Businesses that maintain a block on employees accessing social media may be making a mistake. Of the three most recent uses of social media we asked them to share, 17 percent of FDs said they were researching rival companies’ products and services, and 20.4 percent said they were checking out the background and contacts of prospective senior finance employees. That is of immense value to any business. The third use was responding to requests to connect with headhunters or other FDs they view as helpful contacts, either to expand their network generally or because those individuals may prove able to help them into their next role. Indeed, 20 percent had received what they saw as a genuine and credible job offer through relationships forged on social media networks, while one FD had found his current role through a LinkedIn contact.

“LinkedIn is routinely used in my organisation for recruiting. I was recruited through my LinkedIn profile – I could not provide a better endorsement of its power,” he tells us.

Among those comfortable with it, social media networks are providing another way to expand an FDs’ influence and contacts, either by linking up with people they have met in person or with a mutual connection, as a platform to meeting them in person.

Nearly 40 percent of those using social media networks use them to raise their profile as an FD and a further 26 percent use them to get advice from their peers – in the same way a traditional meeting would, but in some cases with people it may have been tough to get an audience with or with those they simply may not cross paths with otherwise.

Old boys’ club

But the problems with social media persist. Some worry that the mode of connecting it provides is a retrograde move, not progress.

“Using a social networking site for recruitment would be divisive and potentially discriminatory. It smacks of a different type of ‘old boys’ club’, ” says one finance director. Another calls networking on social media sites “the lowest form of personal braggadocio.”

And what if someone takes umbrage – or worse, calls their lawyers – over your perfectly innocent tweet? The Independent reported last November that trainee accountant Paul Chambers was convicted of sending a menacing electronic communication having tweeted, in jest, that he would blow up Doncaster’s Robin Hood airport if it did not re-open after heavy snow. He later said he had lost his job as a result.
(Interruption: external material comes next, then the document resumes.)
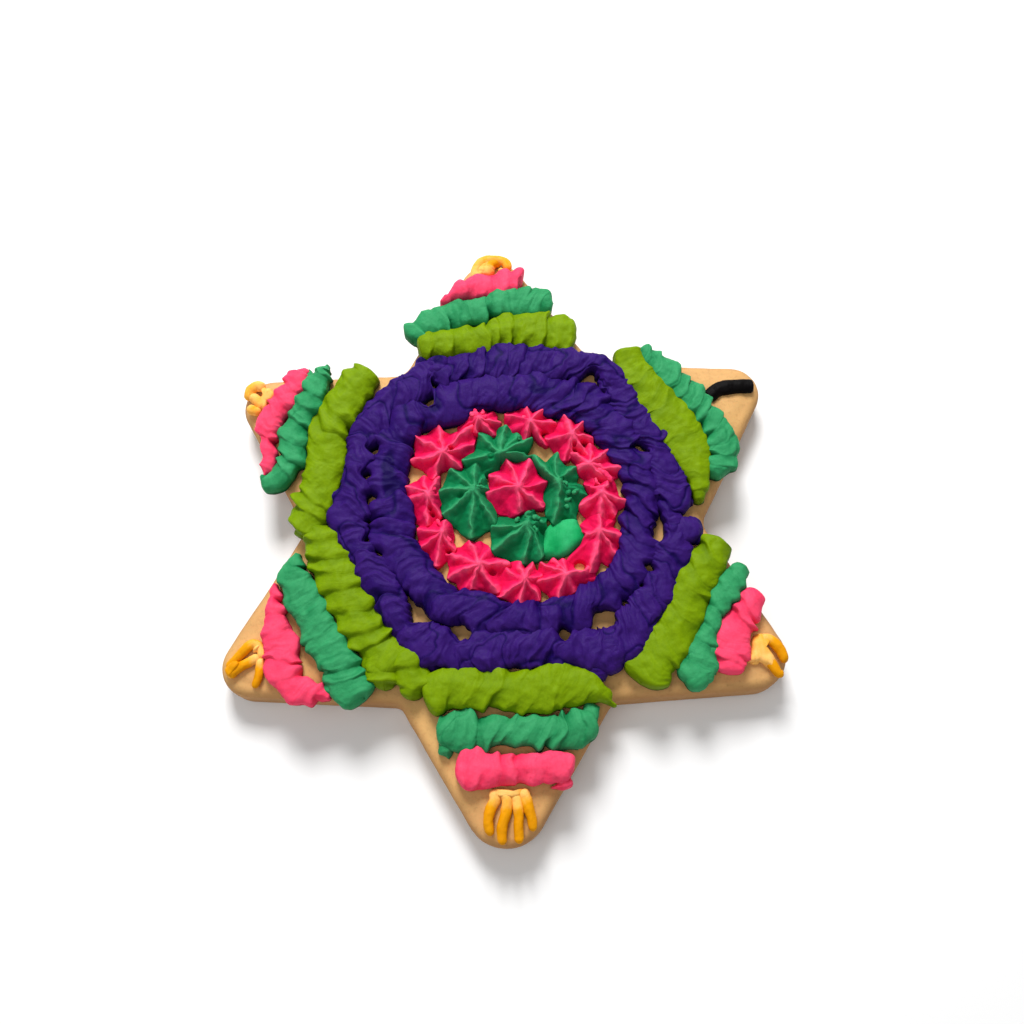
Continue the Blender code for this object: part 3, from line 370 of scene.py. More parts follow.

In the US, reported last July that an IT staffing company had sued a former employee for violating the terms of their non-compete agreement by connecting on LinkedIn with a number of the company’s staff. It said that she had done so on behalf of her new employer. “If Ms Hammernik could be sued for striking up a conversation at a bar with an employee from her former employer, then she can be sued for striking up a conversation with that same employee on LinkedIn,” a reader commented.

Essentially LinkedIn

As for demonstrating the value in social media, LinkedIn comes out the clear winner. Otherwise, the pictured is mixed. Nearly seven percent of FDs responding to our survey said that they view social media as essential to business, 43.5 percent said it was useful sometimes and 28.5 percent said it was not that useful. Twenty eight percent said it was useless to FDs.

One FD reports that his last three uses of social media platforms were to make contact with a former colleague who works for a company his business is targeting for sales – using the contact to get an audience with that target company – to get back in touch with a former client and invite them to lunch – as a way to get them back in his active network – and to search the contacts of his connections for any potential target clients and shortcuts to introductions with them.

That is nothing you would not hope to do offline; it is just that these platforms make it possible and fairly discreet if done well. But that requires a time investment and a willingness to go on the learning curve – and without the hard numbers to report the usefulness of social media, many more FDs than not may find that the concept remains in that unknown unknown category.